Pour un certain nombre de spécialiste, la commercialisation de ce nouveau test est très inquiétante. Ainsi, Dominique Bonneau, généticien au centre hospitalier universitaire d’Angers met en garde contre “des erreurs gravissimes que l’on pourrait commettre sur les foetus. Chacun d’entre nous est porteur de 100 à 200 mutations de séquences codantes de nos gènes” et ” dans la majorité des cas, ces mutations sont sans conséquence.
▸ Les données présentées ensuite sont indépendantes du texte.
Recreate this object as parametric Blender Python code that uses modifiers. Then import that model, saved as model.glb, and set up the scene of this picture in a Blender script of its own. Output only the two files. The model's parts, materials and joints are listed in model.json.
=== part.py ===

Mais si ces tests sont en libre accès sans explication médicale sérieuse, la mise en évidence de ces mutations risque d’être mal interprétée. Plus aucune grossesse ne sera considérée comme normale! On trouvera des anomalies génétiques chez tous les foetus et on ne saura pas quoi faire“. 
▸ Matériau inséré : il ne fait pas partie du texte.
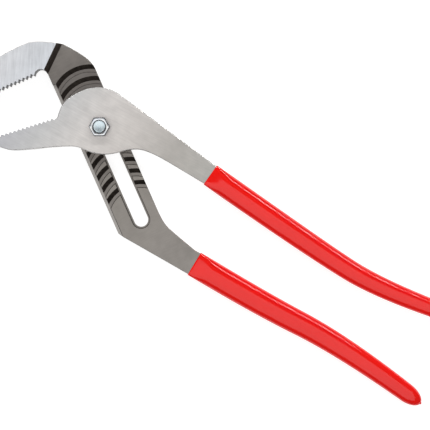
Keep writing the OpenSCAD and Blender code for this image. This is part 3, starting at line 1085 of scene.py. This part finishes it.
@dataclass
class Pivot:
    """The bolt, whose round head lies under the slot, and the nut on top, in mm."""

    bolt_r: float = 4.75
    head_r: float = 10.0
    head_h: float = 5.0
    head_chamfer: float = 1.4
    head_ease: float = 0.3
    hollow_r: float = 4.3
    hollow_h: float = 0.5
    tip_chamfer: float = 0.5
    thread_pitch: float = 1.25
    thread_depth: float = 0.5
    thread_from: float = 18.0
    thread_fade: float = 1.5
    dish: float = 0.3
    nut_w: float = 14.3
    nut_turn: float = 36.0
    nut_round: float = 0.85
    thread_fit: float = 0.05
    sharp_turn: float = 32.0  # a turn of more than this, in degrees, stays an edge
    sides: int = 96

    def __post_init__(self) -> None:
        """Lays the points of every ring evenly round the axis."""
        self.angle = 2 * np.pi * np.arange(self.sides) / self.sides

    def turned(self, profile: list[tuple[np.ndarray | float, np.ndarray | float]]) -> np.ndarray:
        """Turns a profile about Z. A point is (r cos f, r sin f, z) at each angle f.

        Args:
            profile: The radius and level of each ring, as numbers or one for each angle.

        Returns:
            The rings, as levels by points by 3.
        """
        r, z = (np.stack([np.broadcast_to(row[i], self.angle.shape) for row in profile])
                for i in (0, 1))
        return np.stack([r * np.cos(self.angle), r * np.sin(self.angle), z], axis=-1)

    def bolt_mesh(self) -> Mesh:
        """Turns the bolt's profile about Z, with a thread cut in its end.

        The thread's radius is the bolt's less the depth times |2w - 1|, where w is the part
        past the whole number in height / pitch - angle / full turn, so it climbs as a helix.

        Returns:
            The mesh.
        """
        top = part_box("pivot_bolt")[1].z / MM
        tip_r = self.bolt_r - self.tip_chamfer
        rim_r, ease = self.head_r - self.head_chamfer, self.head_ease
        # Head: a shallow hollow in its end, a quarter-round rim, and eased edges
        a = np.linspace(0, np.pi / 2, 6)
        foot = [(self.hollow_r - 0.9, 0.35), (self.hollow_r - 0.2, 0.06), (self.hollow_r, 0.0),
                (rim_r - ease, 0.0)]
        foot += list(zip(rim_r + self.head_chamfer * np.sin(a),
                         self.head_chamfer * (1 - np.cos(a))))
        foot += [(self.head_r, self.head_h - ease), (self.head_r - ease, self.head_h),
                 (self.bolt_r + ease, self.head_h), (self.bolt_r, self.head_h + ease),
                 (self.bolt_r, self.thread_from - 0.5)]
        # Thread, which deepens from nothing and stops at the tip's chamfer
        levels = np.arange(self.thread_from, top - 0.3 * self.tip_chamfer,
                           self.thread_pitch / 10)
        share = levels[:, None] / self.thread_pitch - self.angle / (2 * np.pi)
        wave = np.abs(2 * (share % 1) - 1)
        fade = np.clip((levels - self.thread_from) / self.thread_fade, 0, 1)[:, None]
        crest = np.minimum(self.bolt_r, self.bolt_r + (top - self.tip_chamfer - levels))
        thread_r = np.maximum(crest[:, None] - self.thread_depth * wave * fade, tip_r)
        # Tip: an eased rim, and a dish that is a parabola
        dish_r = np.linspace(tip_r - 0.55, 0.4, 7)
        tip = [(tip_r + 0.05, top - 0.03), (tip_r - 0.1, top), (tip_r - 0.35, top - 0.04)]
        tip += list(zip(dish_r, top - self.dish * (1 - (dish_r / tip_r) ** 2)))
        rings = self.turned([*foot, *zip(thread_r, levels), *tip])
        return rings_mesh(rings, (0, 0, self.hollow_h), (0, 0, top - self.dish))

    def nut_mesh(self) -> Mesh:
        """Builds the nut: rings whose radius is the least of a circle and the hexagon.

        The hexagon's radius at an angle f is the half width over cos(g), with g the angle
        from the nearest flat's middle, and the top of its sides follows the chamfer's cone.

        Returns:
            The mesh.
        """
        low, high = (corner.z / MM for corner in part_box("pivot_nut"))
        half = self.nut_w / 2
        from_flat = (np.degrees(self.angle) - self.nut_turn) % 60 - 30
        hexagon = half / np.cos(np.radians(from_flat))
        round_r = half + self.nut_round
        fall = np.maximum(hexagon - round_r, 0)
        bore = self.bolt_r + self.thread_fit
        rows = [
            # Under side, from the bore out, and its softened rim
            (bore + 0.5, low),
            (half - 0.7, low),
            (np.minimum(hexagon, half - 0.1), low + 0.15),
            (hexagon - 0.12, low + 0.3 + 0.4 * fall),
            # Sides, up to where the corners are chamfered
            (hexagon, low + 0.5 + 0.5 * fall),
            (hexagon, high - 0.35 - fall),
            (hexagon - 0.1, high - 0.18 - fall),
            # Top, from its rim in to the countersink
            (np.minimum(hexagon, round_r) - 0.25, high - 0.06),
            (np.minimum(hexagon, round_r) - 0.4, high),
            (bore + 0.6, high),
            # Countersink and bore
            (bore + 0.5, high - 0.06),
            (bore, high - 1.0),
            (bore, low + 0.5),
        ]
        mesh = rings_mesh(self.turned(rows))
        # Only the under side and the top get the bright zinc; the sides, rim and countersink get
        # the dark zinc, painted shade that draws a dark ring round the nut
        unshaded_rows = np.isin(np.arange(len(rows)), (0, 8))
        mesh.polygons.foreach_set("material_index",
                                  np.repeat(np.where(unshaded_rows, 0, 1), self.sides).astype(np.int32))
        return mesh

    def build(self) -> list[Object]:
        """Makes the bolt and the nut.

        Returns:
            The two pieces.
        """
        bolt = new_piece("bolt_with_thread", self.bolt_mesh(), (BOLT_ZINC,), Body.PIVOT,
                         Slot.PLATED_STEEL, "pivot_bolt")
        nut = new_piece("hex_nut", self.nut_mesh(), (NUT_ZINC, SHADED_ZINC), Body.PIVOT,
                        Slot.PLATED_STEEL, "pivot_nut")
        for piece in (bolt, nut):
            piece.data.set_sharp_from_angle(angle=math.radians(self.sharp_turn))
        return [bolt, nut]


@dataclass(frozen=True)
class Softbox:
    """A rectangular studio light that faces the object, in metres and degrees."""

    name: str
    azimuth: float
    elevation: float
    distance: float
    width: float
    height: float
    radiance: float

    def build(self, target: Vector) -> None:
        """Hangs the light. A light's power is its radiance times its area times pi.

        Args:
            target: The point it faces.
        """
        lamp = bpy.data.lights.new(self.name, "AREA")
        lamp.shape = "RECTANGLE"
        lamp.size, lamp.size_y = self.width, self.height
        lamp.energy = self.radiance * self.width * self.height * math.pi
        a, e = math.radians(self.azimuth), math.radians(self.elevation)
        away = Vector((math.cos(a) * math.cos(e), math.sin(a) * math.cos(e), math.sin(e)))
        placed = bpy.data.objects.new(self.name, lamp)
        placed.location = target + away * self.distance
        placed.rotation_euler = away.to_track_quat("Z", "Y").to_euler()
        bpy.context.scene.collection.objects.link(placed)


@dataclass
class Studio:
    """The floor, the lights and the camera, in metres and degrees."""

    # The view looks straight down, turned so that the handles run down to the right
    view_turn: float = 36.2
    view_centre: tuple[float, float] = (0.1142, -0.0023)
    view_width: float = 0.3397
    view_level: float = 0.016
    view_distance: float = 1.4
    sensor: float = 36.0
    clip: tuple[float, float] = (0.05, 20.0)
    floor_size: float = 6.0
    floor_drop: float = 0.2 * MM
    ambient: float = 0.2

    def build_floor(self) -> None:
        """Lays a pale matte sheet a hair under the tool."""
        half = self.floor_size / 2
        corners = np.array([(-half, -half), (half, -half), (half, half), (-half, half)])
        mesh = bpy.data.meshes.new("floor")
        mesh.from_pydata([(x, y, -self.floor_drop) for x, y in corners], [], [(0, 1, 2, 3)])
        mesh.materials.append(PAPER.material())
        floor = bpy.data.objects.new("floor", mesh)
        bpy.context.scene.collection.objects.link(floor)

    def build_lights(self) -> None:
        """Hangs a large soft light below the handles, a strip above them and a soft fill."""
        target = Vector((*self.view_centre, self.view_level))
        across = self.view_turn - 90
        Softbox("top_softbox", azimuth=across, elevation=74, distance=2.2, width=3.0,
                height=1.9, radiance=1.02).build(target)
        Softbox("strip_light", azimuth=across + 180, elevation=47, distance=1.6, width=2.4,
                height=0.06, radiance=40.0).build(target)
        world = bpy.data.worlds.new("studio")
        world.use_nodes = True
        world.node_tree.nodes.clear()
        fill = add_node(world.node_tree, "ShaderNodeBackground",
                        {"Color": (1.0, 1.0, 1.0, 1.0), "Strength": self.ambient})
        add_node(world.node_tree, "ShaderNodeOutputWorld", {"Surface": fill.outputs[0]})
        bpy.context.scene.world = world

    def build_camera(self) -> None:
        """Hangs the camera over the tool with a long lens."""
        lens = bpy.data.cameras.new("camera")
        lens.sensor_width = self.sensor
        lens.lens = self.sensor * self.view_distance / self.view_width
        lens.clip_start, lens.clip_end = self.clip
        lens.dof.use_dof = False
        camera = bpy.data.objects.new("camera", lens)
        place = Matrix.Translation((*self.view_centre, self.view_level + self.view_distance))
        camera.matrix_world = place @ Matrix.Rotation(math.radians(self.view_turn), 4, "Z")
        bpy.context.scene.collection.objects.link(camera)
        bpy.context.scene.camera = camera

    def build(self) -> None:
        """Sets up the whole studio, with colours shown as they are."""
        self.build_floor()
        self.build_lights()
        self.build_camera()
        bpy.context.scene.view_settings.view_transform = "Standard"


def main() -> None:
    """Builds the studio and each sub-assembly."""
    logging.basicConfig(level=logging.INFO, format="%(name)s: %(message)s")
    Studio().build()
    for assembly in (SlottedHalf(), TonguedHalf(), Pivot()):
        for piece in assembly.build():
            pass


if __name__ == "__main__":
    main()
La journaliste s’interroge alors: “même s’il n’y a pas d’incertitude sur le diagnostic, les parents pourront-ils choisir  en toute indépendance de mettre au monde un enfant malade?“. Pour Nicolas Journet, scénariste de 31 ans atteint d’une maladie génétique rare, le syndrome de Marfan, qui fragilise en priorité l’oeil, le squelette et le système cardio-vasculaire, “la question du choix est biaisée“. Prenant l’exemple des personnes trisomiques, il ajoute: “les parents savent que la société les accepte mal, que très peu de structures peuvent les prendre en charge. En fait ce n’est pas un choix!“. Ces nouveaux tests posent une question, celle de “la normalité, de l’acceptation du handicap et de la maladie”. Enfin, il précise qu'”avec ces tests, c’est comme si les médecins n’étaient plus dans le soin des malades, mais dans le tri“. 

 

Jean-Marie Le Méné, président de la Fondation Jérôme Lejeune qui finance la recherche thérapeutique de la trisomie 21, s’insurge: “quel est le but de ces nouveaux tests? Aboutir à ‘zéro triso’ ?“. Pour jean-Marie Le Méné, ce nouveau test “est un faux progrès. L’issue du dépistage est l’élimination. C’est de l’acharnement à faire en sorte que ces enfants ne naissent pas. Ce n’est pas glorieux dans une société qui se gargarise de respecter les différences et d’aider les plus faibles“. De même, Jacques Testart, biologiste qui a permis la naissance du premier bébé éprouvette en 1982 “se désole de ‘la marche implacable vers l’eugénisme‘ “et précise que “l’on va vers une humanité à façon, compétitive, productive et pas humaniste“. 

Pour la journaliste, “ces interrogations montrent qu’un débat national sur ces tests est indispensable, ainsi qu’un encadrement très strict de leur usage pour éviter les dérives“.